- WHAT IS REQUIRED
Reproduce, word for word, every line from the first one down to the line containing "hem_w = 12; // [8:1:20]", and nothing else.

- SOURCE EXCERPT
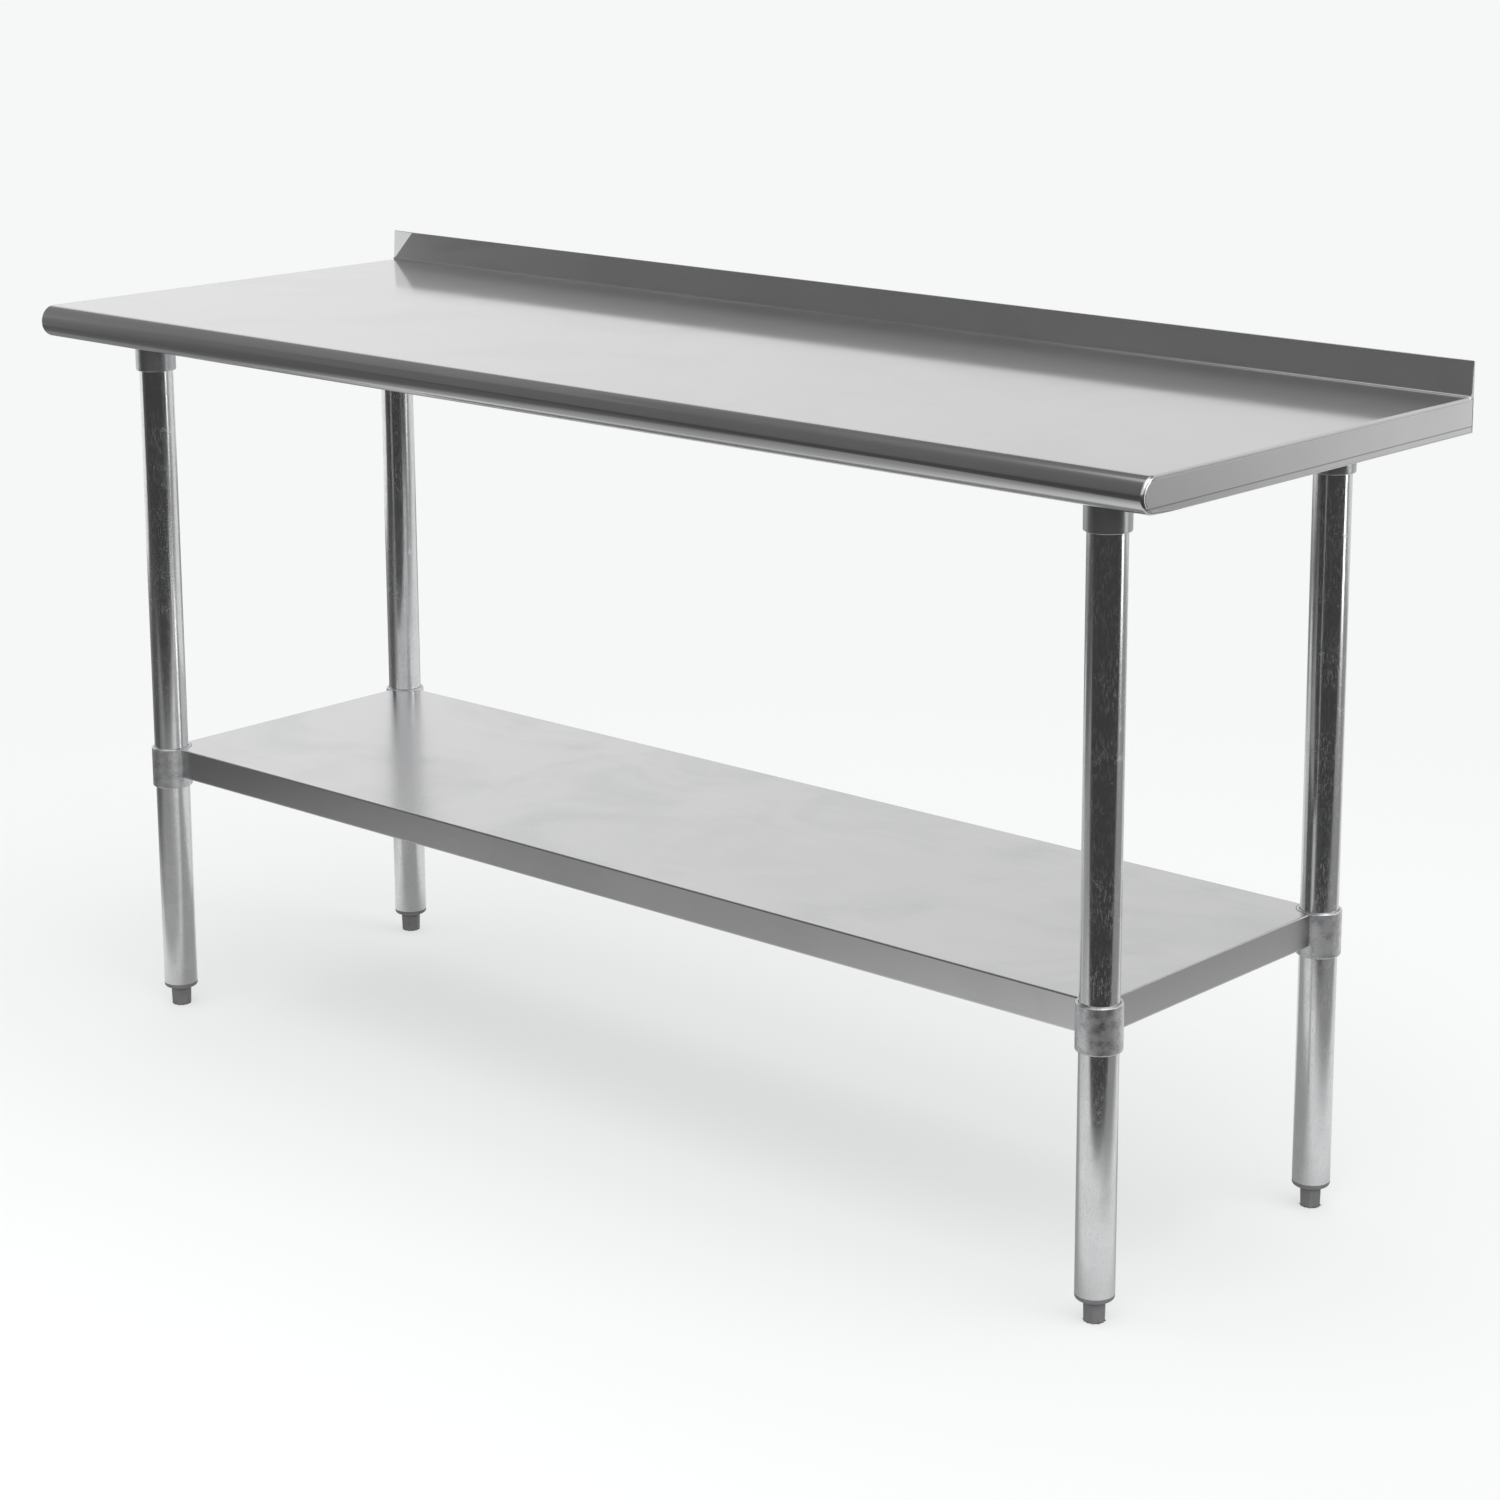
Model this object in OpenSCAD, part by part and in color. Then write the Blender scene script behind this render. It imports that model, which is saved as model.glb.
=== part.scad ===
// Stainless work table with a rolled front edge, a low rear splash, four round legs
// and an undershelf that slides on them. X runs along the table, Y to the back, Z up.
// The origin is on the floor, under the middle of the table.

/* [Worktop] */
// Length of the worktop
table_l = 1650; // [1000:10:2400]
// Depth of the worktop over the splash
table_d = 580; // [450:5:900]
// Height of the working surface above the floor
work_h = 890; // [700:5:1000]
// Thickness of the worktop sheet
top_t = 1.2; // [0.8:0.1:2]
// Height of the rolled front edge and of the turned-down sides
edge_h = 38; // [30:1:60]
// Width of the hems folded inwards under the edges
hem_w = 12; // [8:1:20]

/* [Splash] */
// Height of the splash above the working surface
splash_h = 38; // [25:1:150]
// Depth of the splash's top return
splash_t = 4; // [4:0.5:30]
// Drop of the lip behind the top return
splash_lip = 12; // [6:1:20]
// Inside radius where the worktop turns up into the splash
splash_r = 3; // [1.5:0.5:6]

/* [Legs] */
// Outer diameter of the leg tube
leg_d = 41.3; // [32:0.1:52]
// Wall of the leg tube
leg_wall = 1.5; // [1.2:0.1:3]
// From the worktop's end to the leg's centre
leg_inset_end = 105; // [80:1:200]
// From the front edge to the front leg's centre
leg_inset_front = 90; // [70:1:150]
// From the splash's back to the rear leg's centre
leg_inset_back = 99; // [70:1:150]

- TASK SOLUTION
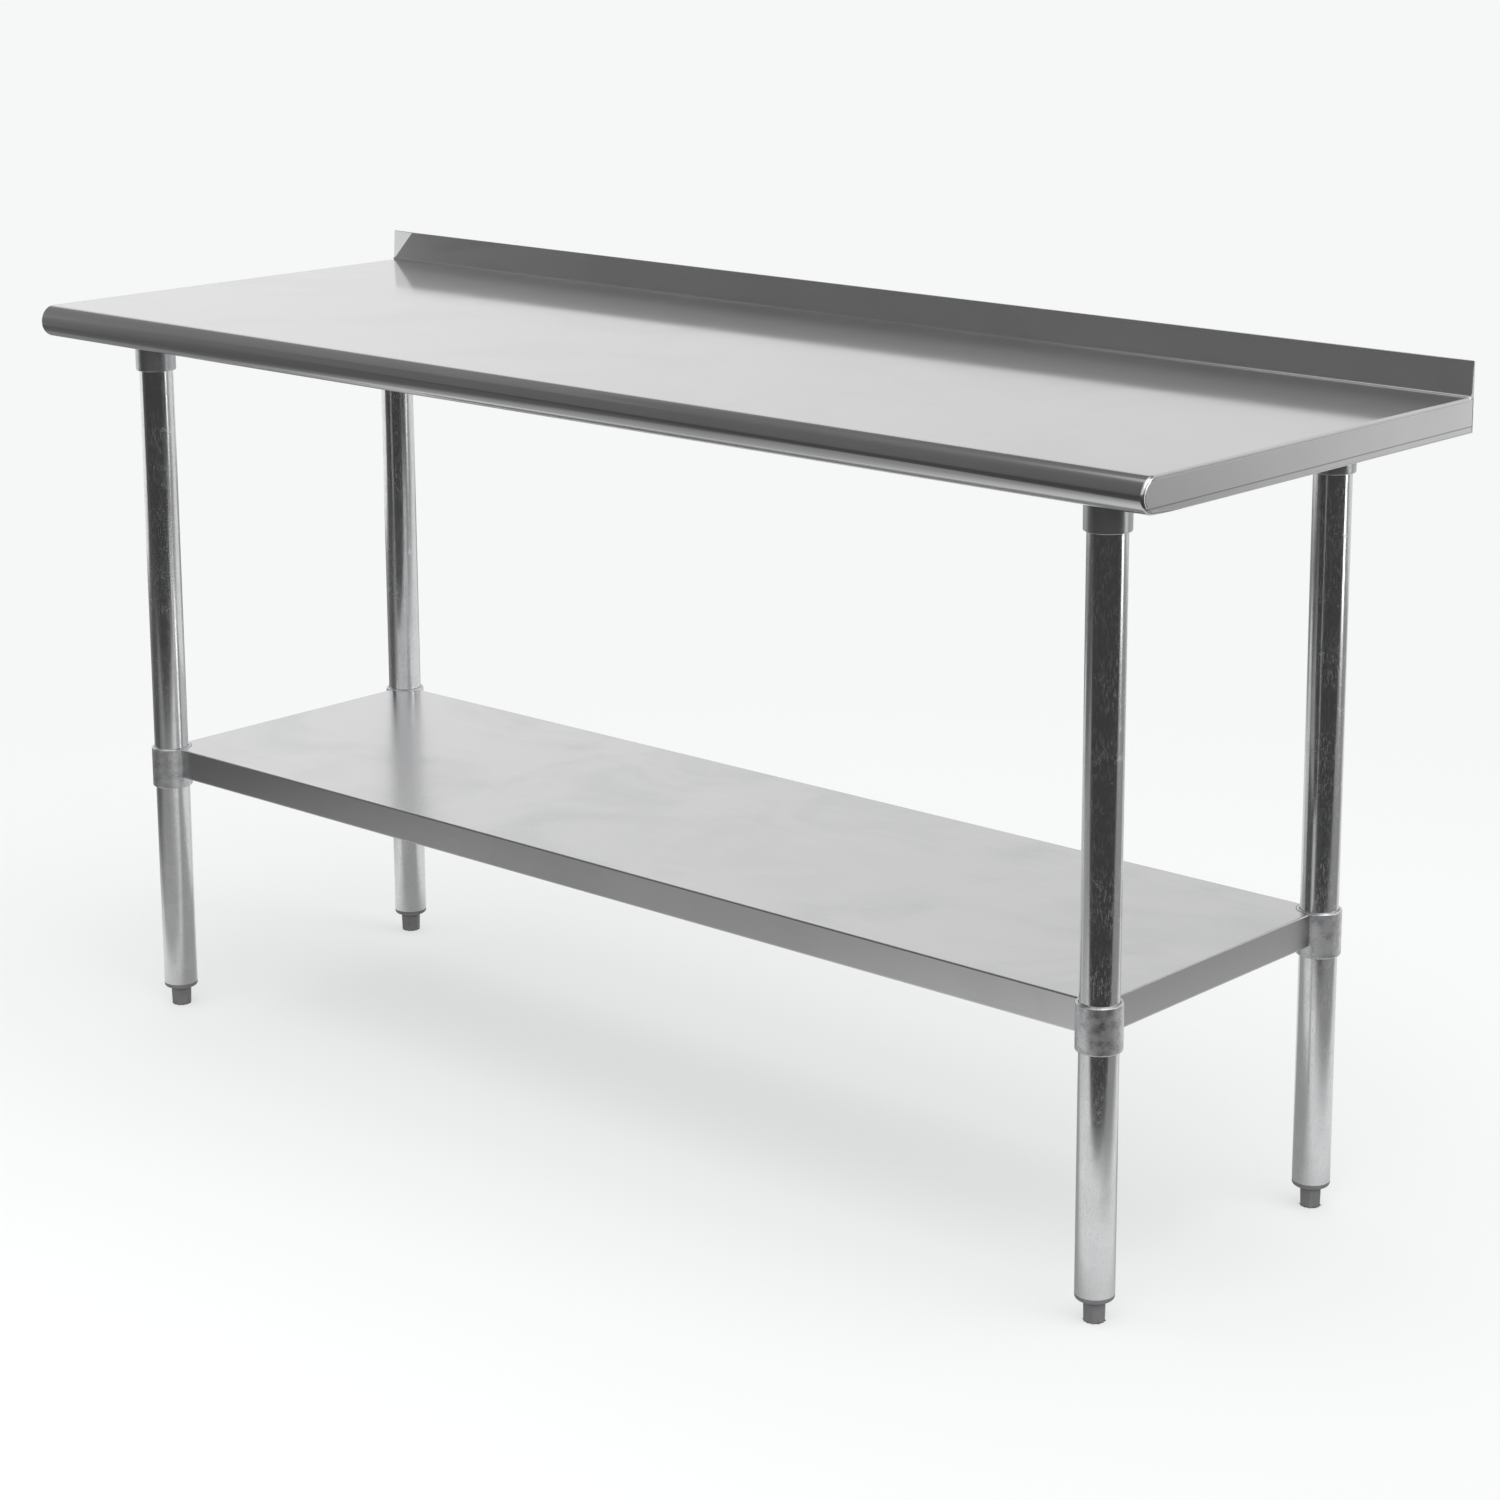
Model this object in OpenSCAD, part by part and in color. Then write the Blender scene script behind this render. It imports that model, which is saved as model.glb.
=== part.scad ===
// Stainless work table with a rolled front edge, a low rear splash, four round legs
// and an undershelf that slides on them. X runs along the table, Y to the back, Z up.
// The origin is on the floor, under the middle of the table.

/* [Worktop] */
// Length of the worktop
table_l = 1650; // [1000:10:2400]
// Depth of the worktop over the splash
table_d = 580; // [450:5:900]
// Height of the working surface above the floor
work_h = 890; // [700:5:1000]
// Thickness of the worktop sheet
top_t = 1.2; // [0.8:0.1:2]
// Height of the rolled front edge and of the turned-down sides
edge_h = 38; // [30:1:60]
// Width of the hems folded inwards under the edges
hem_w = 12; // [8:1:20]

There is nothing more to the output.